Not long after she started to become physically ill. I watched her have her first seizure. It was a painful and distressing experience. I remember screaming into the phone at the emergency operator to hurry because she wasn’t breathing and her lips had turned blue.
Then there was the day I was sent home from school, for reasons unknown to me at the time, because I had to look after my brother so that mum could go into surgery. They had found cysts in her ovaries. More seizures and illness followed. Each time I was called by a nurse to say my mother was in hospital but ok and I needed to come and pick her up. My mum had failed to tell me she had been unwell and changed the subject when I asked her what was wrong.
When I planned to move overseas in 2009 she came to me a week before I was to leave saying two pea sized lumps in her hands might be cancerous and if I left, who would take care of her? By this stage my relationship with my mother had become toxic. I spent my days worrying I was going to get another call and that she would be terminally ill or injured.

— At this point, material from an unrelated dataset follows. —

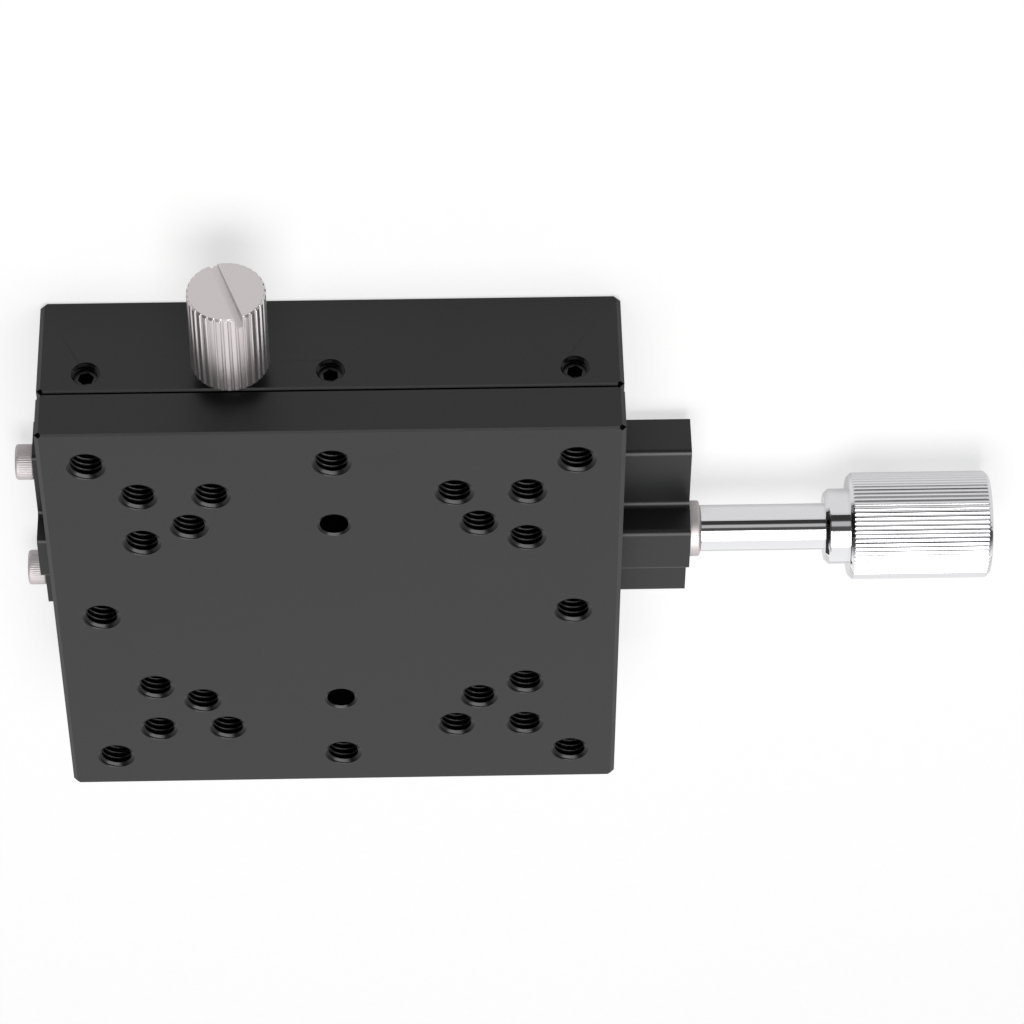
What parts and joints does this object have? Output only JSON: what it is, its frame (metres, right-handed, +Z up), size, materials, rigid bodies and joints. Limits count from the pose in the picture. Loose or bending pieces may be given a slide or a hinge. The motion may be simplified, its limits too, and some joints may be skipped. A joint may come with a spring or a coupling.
{
  "type": "dovetail slide",
  "caption": "Hand-driven dovetail slide: a square tapped table moved along a dovetailed base by a knurled knob on a lead screw, with a side thumb screw that locks it.",
  "frame": {"origin": "middle of the base's underside", "axes": "+X along the travel towards the knob, +Y across it towards the set screws and the lock screw, +Z up through the table"},
  "size_m": [0.1041, 0.0723, 0.018],
  "materials": {
    "black_anodised": "bead-blasted, black anodised, satin",
    "gib_brass": "milled",
    "nut_brass": "turned and milled",
    "bronze": "sintered, oiled",
    "black_oxide_steel": "black oxide",
    "stainless": "turned, satin",
    "ground_steel": "rolled thread, ground journals",
    "chrome_plate": "bright chrome plate"
  },
  "bodies": {
    "base": {"base": "black_anodised", "gib_strip": "gib_brass", "gib_set_screws": "black_oxide_steel", "bearing_block": "black_anodised", "bearing_block_screws": "stainless", "front_bush": "bronze", "inner_thrust_washer": "bronze", "outer_thrust_washer": "stainless", "rear_end_plate": "black_anodised", "rear_plate_screws": "stainless", "rear_bush": "bronze"},
    "table": {"table": "black_anodised", "lead_nut": "nut_brass", "lead_nut_screws": "stainless"},
    "lead_screw": {"lead_screw": "ground_steel", "travel_knob": "chrome_plate", "knob_grub_screw": "black_oxide_steel"},
    "lock_pad": {"lock_pad": "nut_brass"},
    "lock_screw": {"lock_thumb_screw": "stainless"}
  },
  "joints": [
    {"name": "lead_screw_turn", "type": "hinge", "parent": "base", "child": "lead_screw", "pos_m": [0, 0, 0.00705], "axis": [1, 0, 0], "range_deg": [-7200, 7200]},
    {"name": "table_slide", "type": "slide", "parent": "base", "child": "table", "axis": [1, 0, 0], "range_m": [-0.02, 0.02]},
    {"name": "lock_feed", "type": "slide", "parent": "base", "child": "lock_pad", "axis": [0, 1, 0], "range_m": [-0.00025, 0.001]},
    {"name": "lock_turn", "type": "hinge", "parent": "lock_pad", "child": "lock_screw", "pos_m": [-0.01015, 0.03, 0.0098], "axis": [0, 1, 0], "range_deg": [-180, 720]}
  ],
  "couplings": [
    {"joint": "lead_screw_turn", "follows": "table_slide", "rad_per_m": -6283.2},
    {"joint": "lock_turn", "follows": "lock_feed", "rad_per_m": 12566}
  ]
}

hen I did speak to her it only upset me as everything I said was turned against me. I felt rejected, unloved and alone. At the times I needed my mother most, I felt I couldn’t call on her. When I too had a cancer scare before I left to go overseas I decided not to confide in her because I knew she would make it about herself and leave me panicked instead of assured.
I knew I needed to gain some distance from her and do something for myself. I could no longer take care of her and give her the reassurance and support she demanded from me. So I decided to go overseas as planned even if she had cancer. Some of my close friends that knew about my family situation were still shocked at my choice. How could I leave my mother?